■ **To be done**: Every line that contains the word "from" should be copied.
....
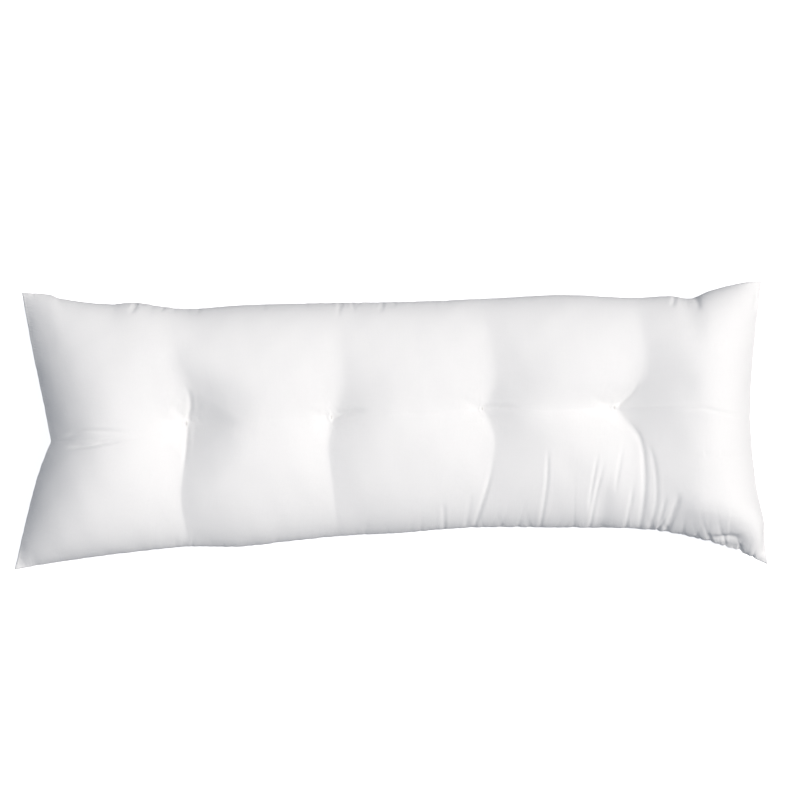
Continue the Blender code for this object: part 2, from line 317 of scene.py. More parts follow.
# Short puckers that run in from the far seam.
FAR_FOLDS = [
    Crease(0.0026, 0.0022, 0.0, 0.6, ((-0.441, 0.214), (-0.444, 0.203), (-0.452, 0.188))),
    Crease(0.0010, 0.0018, 0.0, 0.7, ((-0.392, 0.206), (-0.398, 0.195))),
    Crease(0.0012, 0.0018, 0.0, 0.7, ((-0.331, 0.205), (-0.336, 0.190))),
    Crease(0.0012, 0.0018, 0.0, 0.7, ((-0.218, 0.210), (-0.221, 0.196))),
    Crease(0.0011, 0.0022, 0.0, 0.7, ((-0.086, 0.213), (-0.090, 0.198), (-0.088, 0.182))),
    Crease(0.0012, 0.0018, 0.0, 0.7, ((-0.066, 0.213), (-0.064, 0.196))),
    Crease(0.0011, 0.0022, 0.0, 0.7, ((-0.014, 0.214), (-0.018, 0.200), (-0.024, 0.190))),
    Crease(0.0012, 0.0018, 0.0, 0.7, ((0.006, 0.215), (0.004, 0.202))),
    Crease(0.0018, 0.0020, 0.0, 0.6, ((0.491, 0.224), (0.487, 0.212), (0.484, 0.202))),
    Crease(0.0022, 0.0028, 0.0, 0.6, ((0.527, 0.222), (0.530, 0.208), (0.536, 0.196))),
    Crease(0.0016, 0.0020, 0.2, 0.5, ((0.636, 0.236), (0.631, 0.212), (0.628, 0.196))),
]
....
■ **Exercise response**:
Continue the Blender code for this object: part 2, from line 317 of scene.py. More parts follow.
# Short puckers that run in from the far seam.